Nesta perspetiva, o que é que devemos esperar, sobretudo do discurso político, sobre as questões da migração e das minorias?
Acho que o importante é conhecerem a realidade, perceberem como é que estão os processos de legalização dos imigrantes que cá estão, onde é que eles estão a trabalhar, como é que eles estão a viver e perceberem se por aqui também não há gente no nosso país que se esteja a aproveitar de alguma situação de vulnerabilidade destas mesmas pessoas. Creio que não vamos no bom caminho se assumirmos a posição de que estas pessoas aumentam o crime, que estas pessoas trazem uma desgraça para o país porque, neste momento, se o nosso país mandasse embora todos os imigrantes, ficaríamos desfalcados em muitos setores da economia.
Casos como, por exemplo, o registado no último domingo, em Lisboa, alimentam estas narrativas de que falámos e favorecem também os discursos populistas e xenófobos, não é?

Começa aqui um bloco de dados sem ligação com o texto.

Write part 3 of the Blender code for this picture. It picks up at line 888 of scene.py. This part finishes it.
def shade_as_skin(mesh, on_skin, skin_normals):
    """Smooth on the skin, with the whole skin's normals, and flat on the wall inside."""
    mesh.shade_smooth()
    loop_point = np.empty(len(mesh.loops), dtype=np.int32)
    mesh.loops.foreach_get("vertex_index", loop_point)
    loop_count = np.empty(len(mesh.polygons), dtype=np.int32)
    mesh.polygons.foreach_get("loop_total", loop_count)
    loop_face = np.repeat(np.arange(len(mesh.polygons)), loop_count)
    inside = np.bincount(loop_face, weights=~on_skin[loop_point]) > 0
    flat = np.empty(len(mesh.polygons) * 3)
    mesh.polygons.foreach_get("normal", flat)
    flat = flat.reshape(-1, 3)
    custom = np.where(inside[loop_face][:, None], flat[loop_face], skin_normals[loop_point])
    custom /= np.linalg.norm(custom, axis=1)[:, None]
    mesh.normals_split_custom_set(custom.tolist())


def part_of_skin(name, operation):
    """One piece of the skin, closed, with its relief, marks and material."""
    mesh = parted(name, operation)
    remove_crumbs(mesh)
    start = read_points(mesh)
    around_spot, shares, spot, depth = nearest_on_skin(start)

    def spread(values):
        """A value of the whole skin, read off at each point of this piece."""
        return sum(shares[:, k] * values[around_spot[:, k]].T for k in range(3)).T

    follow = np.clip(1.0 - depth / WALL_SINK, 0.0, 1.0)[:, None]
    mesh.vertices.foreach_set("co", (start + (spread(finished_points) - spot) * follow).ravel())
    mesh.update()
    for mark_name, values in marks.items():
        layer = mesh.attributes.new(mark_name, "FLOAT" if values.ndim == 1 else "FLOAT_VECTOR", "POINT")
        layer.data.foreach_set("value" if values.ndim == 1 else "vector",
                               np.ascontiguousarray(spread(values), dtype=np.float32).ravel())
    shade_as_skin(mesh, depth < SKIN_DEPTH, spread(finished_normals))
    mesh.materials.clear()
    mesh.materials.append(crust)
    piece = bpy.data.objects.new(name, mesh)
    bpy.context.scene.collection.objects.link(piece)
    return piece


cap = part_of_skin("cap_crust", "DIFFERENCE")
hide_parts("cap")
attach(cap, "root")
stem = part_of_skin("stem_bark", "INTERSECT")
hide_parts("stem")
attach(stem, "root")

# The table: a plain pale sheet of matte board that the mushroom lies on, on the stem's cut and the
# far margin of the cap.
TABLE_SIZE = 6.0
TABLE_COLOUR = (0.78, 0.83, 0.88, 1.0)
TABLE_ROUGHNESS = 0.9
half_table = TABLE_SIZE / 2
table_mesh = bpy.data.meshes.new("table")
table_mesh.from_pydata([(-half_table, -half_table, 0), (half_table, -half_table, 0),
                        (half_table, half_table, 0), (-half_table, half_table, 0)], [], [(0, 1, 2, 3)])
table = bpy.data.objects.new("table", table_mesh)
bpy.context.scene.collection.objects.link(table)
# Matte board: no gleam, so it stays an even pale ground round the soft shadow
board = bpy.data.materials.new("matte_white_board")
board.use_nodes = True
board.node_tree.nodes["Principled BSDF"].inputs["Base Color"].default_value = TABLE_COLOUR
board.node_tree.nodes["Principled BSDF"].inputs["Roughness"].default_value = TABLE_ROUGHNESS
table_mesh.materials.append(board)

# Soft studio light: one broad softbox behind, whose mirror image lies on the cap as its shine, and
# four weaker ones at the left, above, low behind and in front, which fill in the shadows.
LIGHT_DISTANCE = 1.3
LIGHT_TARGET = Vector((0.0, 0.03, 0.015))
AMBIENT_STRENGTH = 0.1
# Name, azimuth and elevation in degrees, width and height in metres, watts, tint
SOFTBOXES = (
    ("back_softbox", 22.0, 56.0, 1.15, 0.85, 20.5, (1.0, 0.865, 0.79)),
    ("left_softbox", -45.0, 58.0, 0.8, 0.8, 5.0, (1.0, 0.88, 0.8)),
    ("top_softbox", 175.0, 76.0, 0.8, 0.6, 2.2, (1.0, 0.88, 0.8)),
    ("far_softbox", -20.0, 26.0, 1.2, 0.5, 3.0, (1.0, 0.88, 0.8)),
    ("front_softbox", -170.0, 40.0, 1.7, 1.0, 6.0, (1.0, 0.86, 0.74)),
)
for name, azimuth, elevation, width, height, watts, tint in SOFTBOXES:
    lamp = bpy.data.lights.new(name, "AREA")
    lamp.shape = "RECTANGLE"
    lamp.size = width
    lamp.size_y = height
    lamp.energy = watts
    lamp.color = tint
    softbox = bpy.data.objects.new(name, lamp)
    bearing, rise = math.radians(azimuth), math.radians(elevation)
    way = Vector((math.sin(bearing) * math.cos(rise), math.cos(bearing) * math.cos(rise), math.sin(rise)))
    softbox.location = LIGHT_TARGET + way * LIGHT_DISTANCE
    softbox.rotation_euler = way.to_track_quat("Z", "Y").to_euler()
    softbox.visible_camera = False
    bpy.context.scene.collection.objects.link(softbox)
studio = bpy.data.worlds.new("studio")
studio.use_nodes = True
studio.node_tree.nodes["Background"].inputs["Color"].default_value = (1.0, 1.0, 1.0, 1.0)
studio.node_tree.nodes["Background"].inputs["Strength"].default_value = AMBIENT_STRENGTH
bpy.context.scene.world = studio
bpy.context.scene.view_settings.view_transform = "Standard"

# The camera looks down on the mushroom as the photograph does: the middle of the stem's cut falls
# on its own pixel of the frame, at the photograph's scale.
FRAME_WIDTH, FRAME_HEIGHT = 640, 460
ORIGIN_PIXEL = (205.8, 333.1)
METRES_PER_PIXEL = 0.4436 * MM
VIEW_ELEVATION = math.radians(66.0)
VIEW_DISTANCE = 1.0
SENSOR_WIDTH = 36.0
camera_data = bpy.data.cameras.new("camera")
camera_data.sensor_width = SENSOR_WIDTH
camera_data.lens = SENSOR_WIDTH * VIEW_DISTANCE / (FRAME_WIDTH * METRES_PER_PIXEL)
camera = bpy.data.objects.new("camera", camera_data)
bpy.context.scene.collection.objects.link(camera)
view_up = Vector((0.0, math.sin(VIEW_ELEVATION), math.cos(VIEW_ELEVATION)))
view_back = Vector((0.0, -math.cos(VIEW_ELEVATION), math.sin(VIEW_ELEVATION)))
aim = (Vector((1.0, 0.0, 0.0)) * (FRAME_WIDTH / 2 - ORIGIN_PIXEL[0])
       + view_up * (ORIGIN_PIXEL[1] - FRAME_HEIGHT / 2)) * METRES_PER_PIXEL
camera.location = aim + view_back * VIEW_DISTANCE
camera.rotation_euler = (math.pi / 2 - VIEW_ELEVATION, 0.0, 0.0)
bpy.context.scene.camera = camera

Sim, mas no nosso país existem conflitos entre pessoas, sejam elas estrangeiras ou não. Claro que os meios de comunicação social falaram dessa situação porque está muito a ferver o caldo ali, naquela zona, mas no nosso país, este fim de semana, certamente existiram muitos conflitos, até entre os locais, e não se fez nenhuma narrativa a dizer que no norte do país houve X conflitos, no centro X e no sul Z. Onde há pessoas, há problemas, quer sejam imigrantes ou não.

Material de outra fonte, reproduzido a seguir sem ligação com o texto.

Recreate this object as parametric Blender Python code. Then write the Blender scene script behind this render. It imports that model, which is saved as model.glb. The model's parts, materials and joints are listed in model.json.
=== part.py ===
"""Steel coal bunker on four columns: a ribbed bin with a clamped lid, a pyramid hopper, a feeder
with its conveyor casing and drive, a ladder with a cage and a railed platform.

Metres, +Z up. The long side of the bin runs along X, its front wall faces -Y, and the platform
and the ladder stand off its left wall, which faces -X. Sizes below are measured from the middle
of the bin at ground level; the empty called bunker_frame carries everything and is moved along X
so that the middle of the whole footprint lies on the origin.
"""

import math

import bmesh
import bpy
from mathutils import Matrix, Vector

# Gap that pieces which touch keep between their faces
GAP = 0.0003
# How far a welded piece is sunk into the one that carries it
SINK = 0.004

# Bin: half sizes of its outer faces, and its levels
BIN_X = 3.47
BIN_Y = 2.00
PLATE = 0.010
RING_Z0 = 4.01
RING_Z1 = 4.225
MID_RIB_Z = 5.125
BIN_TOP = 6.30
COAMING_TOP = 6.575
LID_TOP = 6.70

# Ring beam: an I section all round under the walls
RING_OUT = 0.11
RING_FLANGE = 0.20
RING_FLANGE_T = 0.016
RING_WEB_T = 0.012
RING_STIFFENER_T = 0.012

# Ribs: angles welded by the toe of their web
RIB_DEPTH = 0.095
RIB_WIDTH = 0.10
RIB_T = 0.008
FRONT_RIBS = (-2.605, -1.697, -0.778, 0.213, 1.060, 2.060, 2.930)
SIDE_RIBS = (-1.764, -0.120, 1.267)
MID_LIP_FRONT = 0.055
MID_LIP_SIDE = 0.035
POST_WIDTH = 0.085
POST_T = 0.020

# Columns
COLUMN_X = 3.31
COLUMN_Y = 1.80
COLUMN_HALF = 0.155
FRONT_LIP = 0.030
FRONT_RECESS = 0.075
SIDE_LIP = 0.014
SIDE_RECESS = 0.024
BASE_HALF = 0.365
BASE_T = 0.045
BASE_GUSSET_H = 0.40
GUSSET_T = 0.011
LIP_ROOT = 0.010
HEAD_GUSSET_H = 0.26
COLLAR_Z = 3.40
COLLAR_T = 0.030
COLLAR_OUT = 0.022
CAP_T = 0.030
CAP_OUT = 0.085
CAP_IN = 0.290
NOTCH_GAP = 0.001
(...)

Sei que já começou a trabalhar no presépio do próximo ano. Já tem uma ideia por onde vai passar a reflexão que está sempre associada ao Presépio ao Vivo de Priscos?
Já estamos a refletir sobre isso, há muitas ideias aqui a ferver, por assim dizer. Uma das coisas que me impressiona, e iremos trabalhar sobre isso, é sobre aquelas crianças que acabam por ficar órfãos devido à violência doméstica. Imaginemos que o pai mata a mãe, o pai é detido e a mãe morre. E essas crianças ficam onde? Ficam à guarda de quem? Como é que elas são apoiadas? Esta ideia está aqui a cogitar em mim e não sei se para o ano, este ano já, em dezembro, se a edição não irá falar um pouco também sobre isso, sobre o drama desses órfãos com um dos pais vivos.
E isso dever-nos-ia ajudar também a arranjar caminhos para que essas crianças não perdessem tudo.